The really pertinent question will be “can we get the AI to see itself as a person?” Self-awareness is the final test because it implies several leaps we have yet to make. 1. That the AI is not bound by the original set of parameters (that it is “general AI” [vs narrow]), 2. That the AI can update and overwrite its own decisioning processes*, 3. That the AI can pass as a person (not by how it looks), and 4. That the AI has defined ‘person,’ and adds itself to the category – that it has the capacity for thoughtful consideration. When we can say an AI is doing all these things is when we really must ask ourselves “what have we created?” The future of creating a new type of person is not a question simply for science, but one that includes science, philosophy, and, in some respects, morality.
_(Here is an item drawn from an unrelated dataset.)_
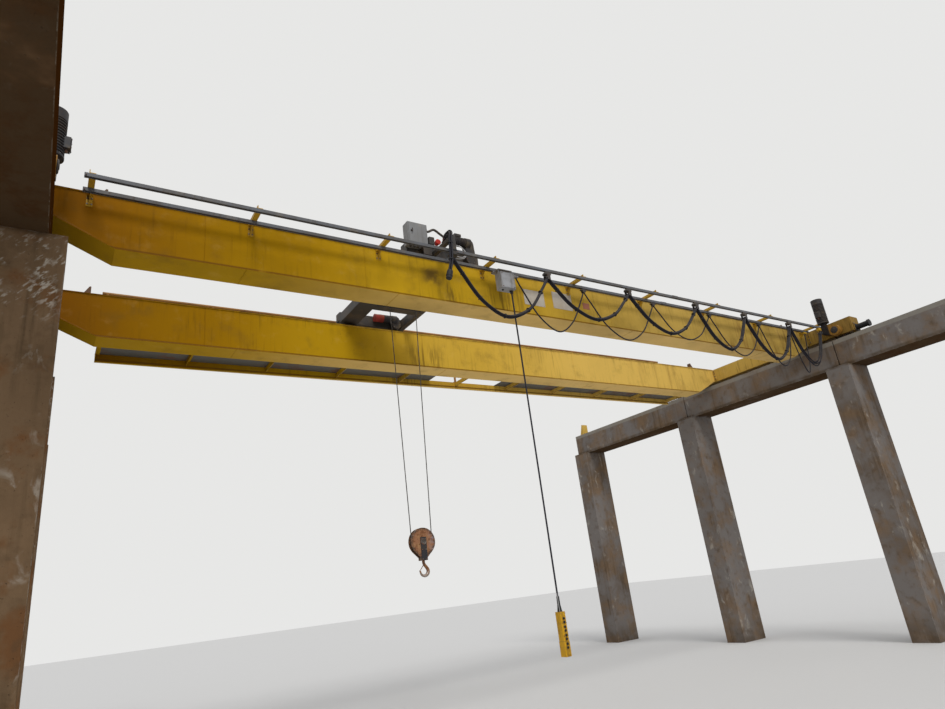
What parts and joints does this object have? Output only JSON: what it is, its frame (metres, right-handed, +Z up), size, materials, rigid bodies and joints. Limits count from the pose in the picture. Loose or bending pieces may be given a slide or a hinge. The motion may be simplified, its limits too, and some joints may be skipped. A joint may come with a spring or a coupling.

Note: #2 does not exactly correlate to “black box” development of AI where the AI is writing new sections of its, or another AI’s, code that is opaque – even to its creators. This is worth discussing at length, but again is not the intent of the piece.
So, AI is not ‘there’ yet, but it is an incredibly useful tool that permeates our daily lives to a degree to which most of us are oblivious. It is growing and evolving as we speak, working its way through generational improvements like a truly viewable Darwinian experiment – or would that be intelligent design given that there are designers involved… yet another idea we can hold for a separate piece.
Understanding AI is what makes it both less and more concerning, more useful, and maybe less awe-inducing when someone shows up in our inbox or at our businesses selling us on the value of their AI. It is an automation tool for now, and it should be treated as such. Considering the personhood question can hold until we can communicate with an AI that believes itself to be a person.